# Teichrose



## Teichforum.info (18. Juli 2004)

Hallo Pflanzenkenner,

ich habe vor einigen Wochen eine Teichrose in meinen Filterteich gesetzt, die steht etwa bei einer Tiefe von 50-60 cm und den Lehm habe ich größtenteils an der Wurzel belassen und sie in einen Pflanzkorb in Kies eingepackt. Der Filterteich bekommt bis Mittags Sonne und gegen Abend nochmal.

Nun meine Frage, das erste Blatt war schnell an der Oberfläche und eine Blüte kam auch, aber alle neuen Blätter wachsen unten am Topf, kräuseln sich am Rand und kommen nicht nach oben. 

Weiß jemand woran das liegen kann ?  

LG 
Anja


----------



## Teichforum.info (19. Juli 2004)

Hallo Anja,

vielleicht noch etwas zu früh, um etwas zu sagen. Zur Zeit fällt mir nur folgendes ein: Wenn die Teichrose - wie üblich - in sehr flachem Wasser vorgezogen wurde, könnte eine Tiefe von 50 bis 60 cm schon etwas tief sein, um sie ohne Rückschlag weiterpflegen zu können. Zudem hast Du ja mindestens einen Teil des Lehms, in dem sie gekommen ist, entfernt. Das ideale Substrat (auch) für __ Teichrosen ist Lehm. Sie benötigen wie Seerosen für eine gute Entwicklung sehr nähstoffreiches (gedüngtes), lehmiges Substrat - und zwar jede Menge davon. Bei Dir sitzt sie im wesentlichen in Kies, was alles andere als ideal ist. Gut, es wird gemacht, um See- und Teichrosen auch zur "Wasserpflege" nutzen zu können. Grundsätzlich ist das aber nicht ihr Ding - schon gar nicht, wenn sie frisch eingesetzt sind.

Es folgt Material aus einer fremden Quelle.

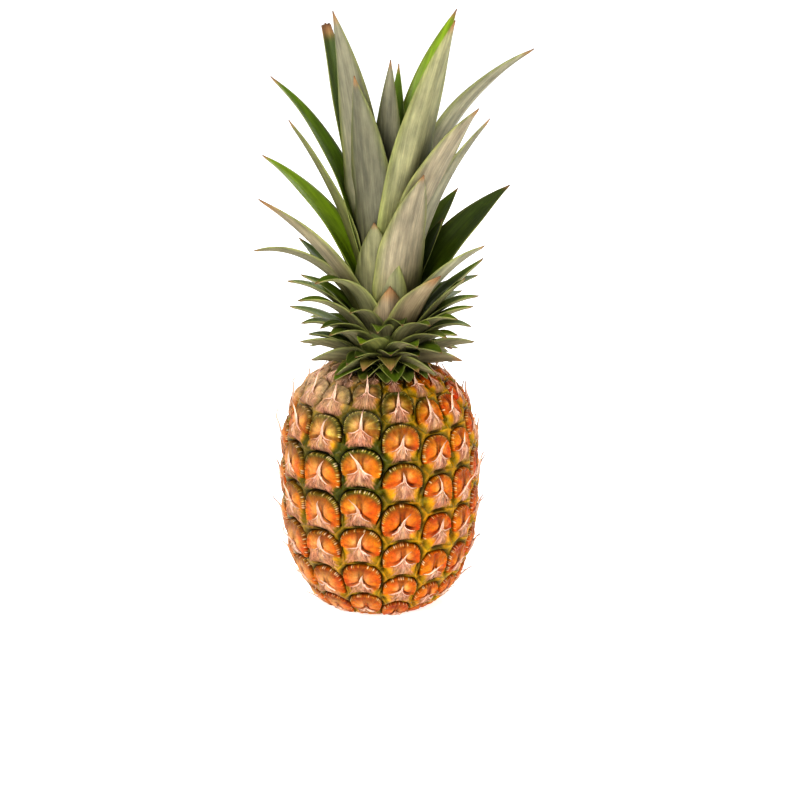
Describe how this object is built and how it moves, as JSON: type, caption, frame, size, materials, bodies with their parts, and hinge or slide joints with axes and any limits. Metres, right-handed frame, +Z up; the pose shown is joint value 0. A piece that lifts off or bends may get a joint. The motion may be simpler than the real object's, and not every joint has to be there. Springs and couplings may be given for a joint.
{
  "type": "pineapple",
  "caption": "Whole fresh pineapple standing upright: barrel of raised eyes with dry bracts and spines, crown of channelled pointed leaves, flat cut base with stem end.",
  "frame": {"origin": "centre of the flat base, on the cut end of the stem", "axes": "+Z up along the fruit to the crown, -Y towards the side that the picture shows"},
  "size_m": [0.1593, 0.1416, 0.3482],
  "materials": {
    "rind": "waxy fruit skin, orange to green with dry tan bracts",
    "leaf": "leathery leaf, green inside and grey bloom outside",
    "cut_stem": "pale fibrous cut end"
  },
  "bodies": {
    "root": {"fruit": "rind", "crown": "leaf", "cut_stem": "cut_stem"}
  },
  "joints": []
}
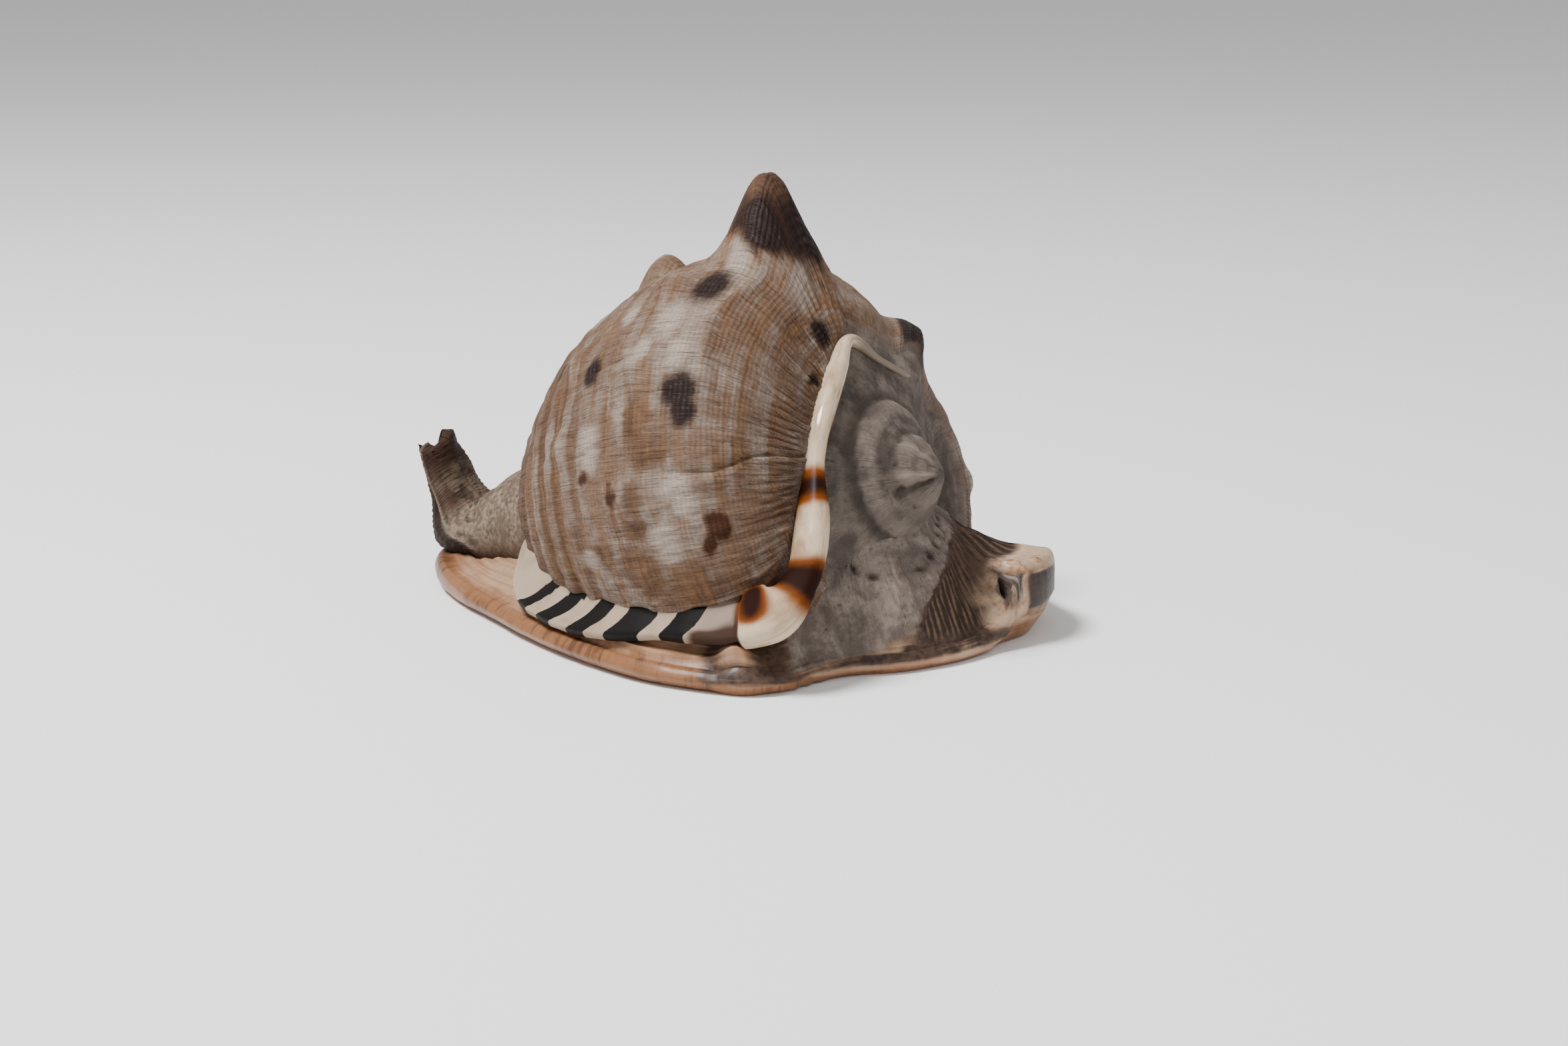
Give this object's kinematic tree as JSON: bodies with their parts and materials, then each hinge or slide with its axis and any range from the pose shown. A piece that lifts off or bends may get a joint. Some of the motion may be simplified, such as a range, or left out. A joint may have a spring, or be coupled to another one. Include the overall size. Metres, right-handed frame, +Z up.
{
  "type": "helmet shell",
  "caption": "Horned sea shell resting on its mouth, with a domed body whorl, low spire, flat shield and lip, standing old lip and upturned siphon canal.",
  "frame": {"origin": "middle of the shell's length and width, on the plane it lies on", "axes": "+X along the shell towards its spire, -Y the shield side, +Z up"},
  "size_m": [0.1676, 0.1268, 0.1092],
  "materials": {
    "shell": "dull limy whorls, glossy porcelain lip and shield"
  },
  "bodies": {
    "root": {"helmet_shell": "shell"}
  },
  "joints": []
}
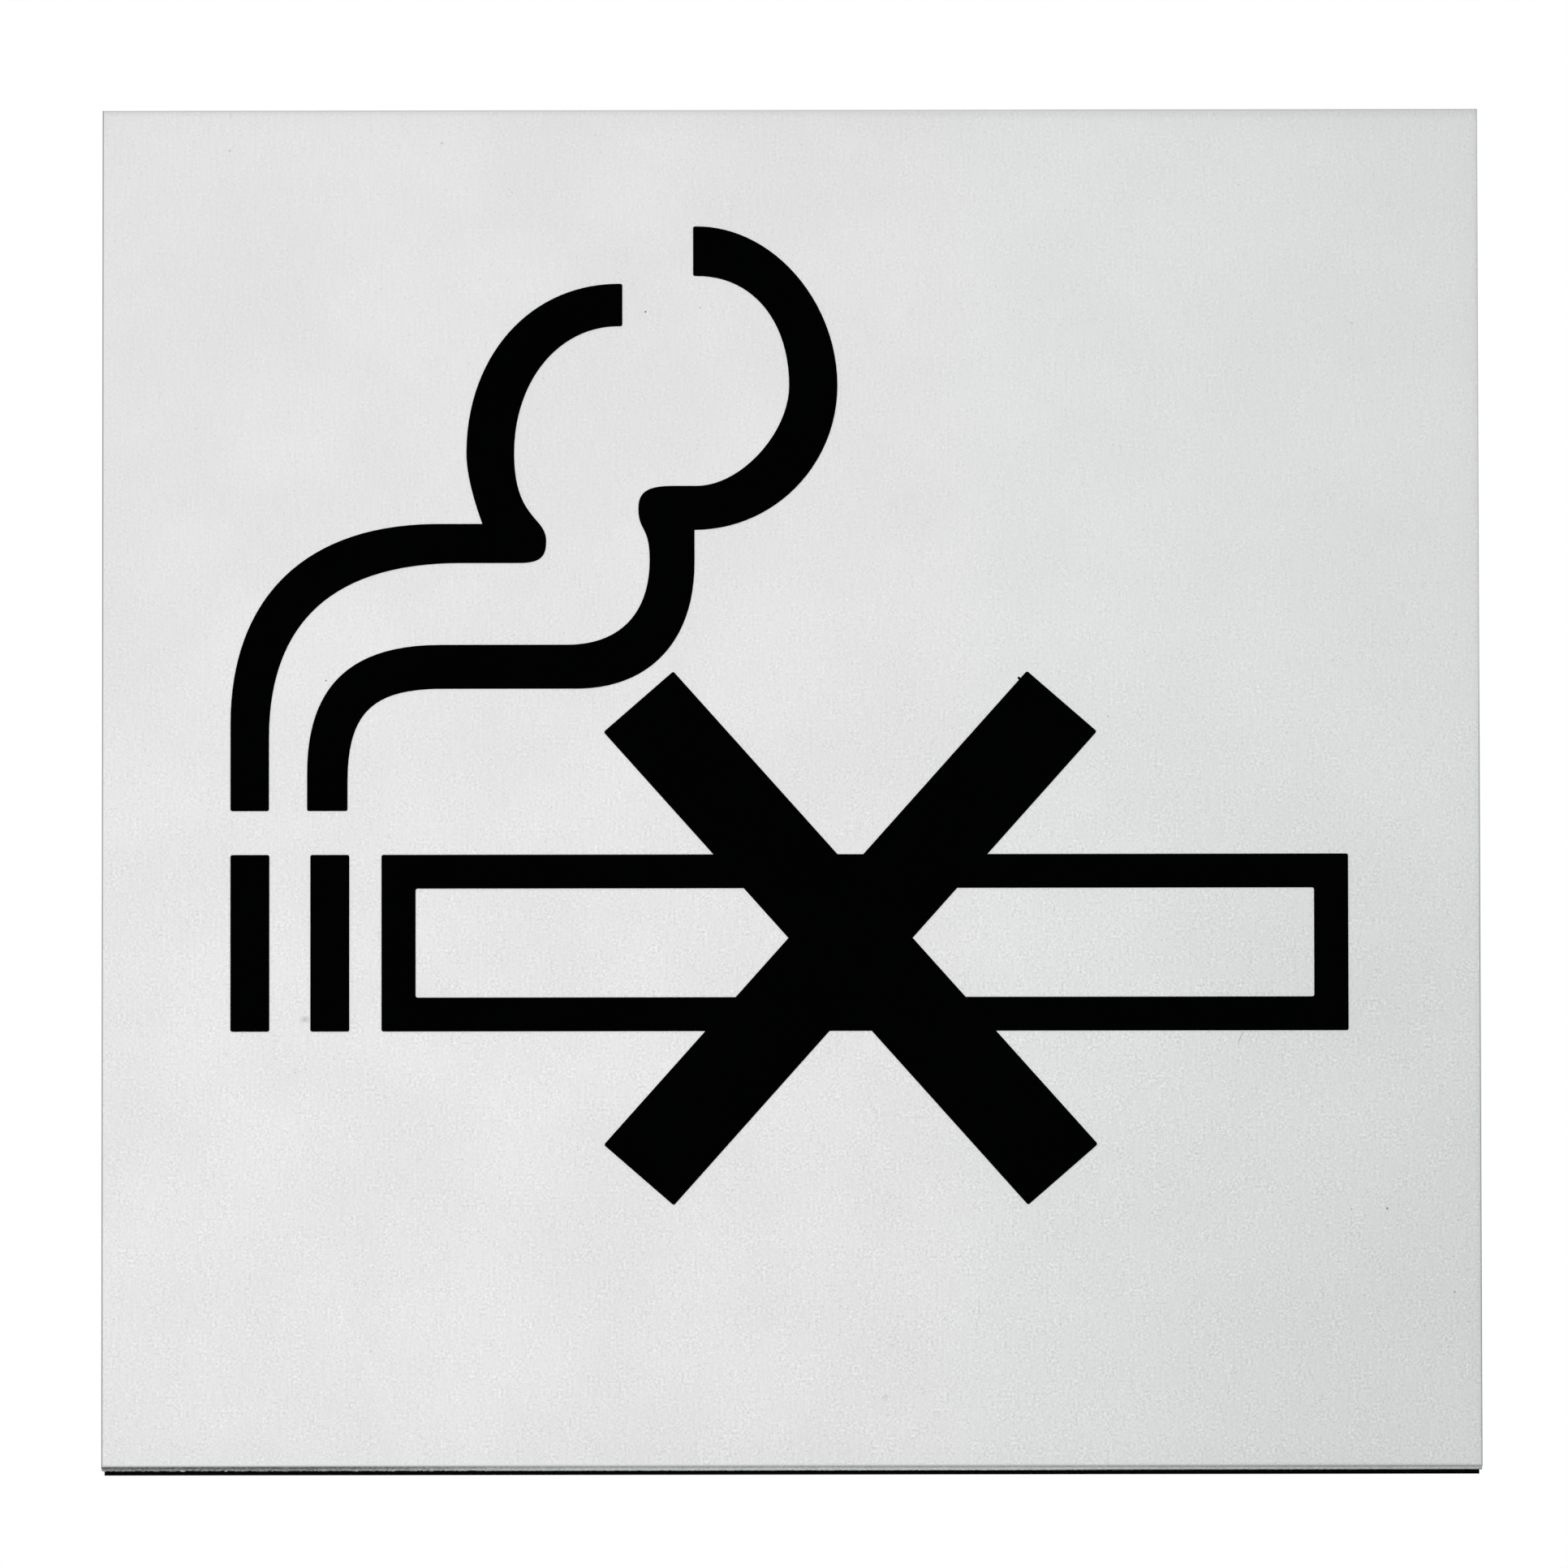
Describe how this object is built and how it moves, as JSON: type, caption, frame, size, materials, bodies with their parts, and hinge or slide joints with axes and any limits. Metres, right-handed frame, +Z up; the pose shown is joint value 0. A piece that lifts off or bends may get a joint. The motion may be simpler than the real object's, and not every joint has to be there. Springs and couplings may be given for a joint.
{
  "type": "no smoking sign",
  "caption": "Square wall or door sign: a satin silver metal plate with a black crossed-out cigarette and its smoke on the front, and a black foam pad behind that sticks it up.",
  "frame": {"origin": "centre of the backing pad's back face, which lies on the wall", "axes": "+Z is up, the sign's front looks along -Y, and +Y goes into the wall"},
  "size_m": [0.1, 0.0041, 0.1],
  "materials": {
    "plate_metal": "satin silver anodised face with a fine grain, sheared edges",
    "black_film": "thin cut film, dead matt black",
    "black_foam": "closed-cell foam with fine pores on its cut sides"
  },
  "bodies": {
    "root": {"face_plate": "plate_metal", "backing_pad": "black_foam", "cigarette_cross": "black_film", "left_ember_bar": "black_film", "right_ember_bar": "black_film", "left_smoke_line": "black_film", "right_smoke_line": "black_film"}
  },
  "joints": []
}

Ich würde deshalb abwarten, die Pflanze zunächst einmal um (bei 50 cm Wasser über dem Rhizom) 20 bis 30 cm anheben und hoffen, dass sie es schafft. 

Beste Grüsse
Stefan


----------



## Teichforum.info (19. Juli 2004)

Hi Stefan,

ich könnte sie nochmal aus dem Korb heraus holen und weniger Kies und dafür noch braunen Lehm mit in den Korb packen, im Filterteich sind ja keine Fische und somit wird auch nichts aufgewühlt, es sein denn die __ Frösche wühlen darin.
Höher setzen dürfte auch kein Problem sein.
Werde mich morgen mal und die Teichrose kümmern.

Danke und Gruß
Anja


----------



## Teichforum.info (19. Juli 2004)

Hallo Anja,

__ Frösche wühlen nicht   . Ich verstehe ja, dass Du die Teichrose als Nährstoffzehrer einsetzen willst. Deshalb vielleicht doch zuerst nur einmal mit Hochsetzen probieren ?

Beste Grüsse
Stefan


----------



## Teichforum.info (19. Juli 2004)

Hallo Anja,
ist es eine Teichrose oder eine Seerose?
Denn bei __ Teichrosen ist es normal,dass sie auch Unterwasserblätter bilden...
Außerdem blühen sie nicht so reich wie Seerosen..
Seerosen können allerdings auch Unterwasserblätter bilden..das ist aber nicht soo häufig.


----------



## Teichforum.info (19. Juli 2004)

Alles klar, wird morgen erledigt !

LG
Anja


----------



## Teichforum.info (19. Juli 2004)

@StefanB

es ist eine Teichrose. 
Da die Blätter sich schon unten aufrollen und dann am Rand wellig werden könnte vielleicht wirklich die Tiefe eine Rolle spielen. 

Gruß Anja


----------



## Teichforum.info (19. Juli 2004)

Hallo Anja,

hast Du einmal ein paar aktuelle Fotos von Deinem Teich und Filterteich ? Ich habe grade einmal in Dein Album geschaut: Die im Januar 2004 eingestellten Fotos dürften ja noch aus 2003 stammen. Du hast herrlich klares Wasser - die Pflanzenentwicklung kann man aber noch nicht als "stürmisch" bezeichnen. Kann ja heute alles ganz anders sein. Wenn aber nicht, kann es der Teichrose auch ganz einfach zu nährstoffarm sein. Dann müsstest Du ihr in der Tat ausreichend und zudem gedüngtes Substrat zur Verfügung stellen mit der Folge, dass sie als Nährstoffzehrer erstens ausfällt, zweitens aber auch gar nicht erfordelich ist, so dass Du Dich ganz den optischen Gesichtspunkten widmen könntest.

Beste Grüsse
Stefan


----------



## Teichforum.info (19. Juli 2004)

Hallo Anja,
das sind Unterwasserblätter..
Du musst nichts höherstellen oder umtopfen...
das ist was gans normales,was da wächst....


----------



## Teichforum.info (19. Juli 2004)

Tja, was sagen wir da ? Hast Du mal ein Foto ??  8) 

Beste Grüsse
Stefan


----------



## Teichforum.info (20. Juli 2004)

Guten morgen,

sorry, aber ich hatte gestern keine Zeit mehr zu antworten.
Im Moment regnet es hier in Strömen, sobald es aushört mache ich ein Foto von der Teichrose.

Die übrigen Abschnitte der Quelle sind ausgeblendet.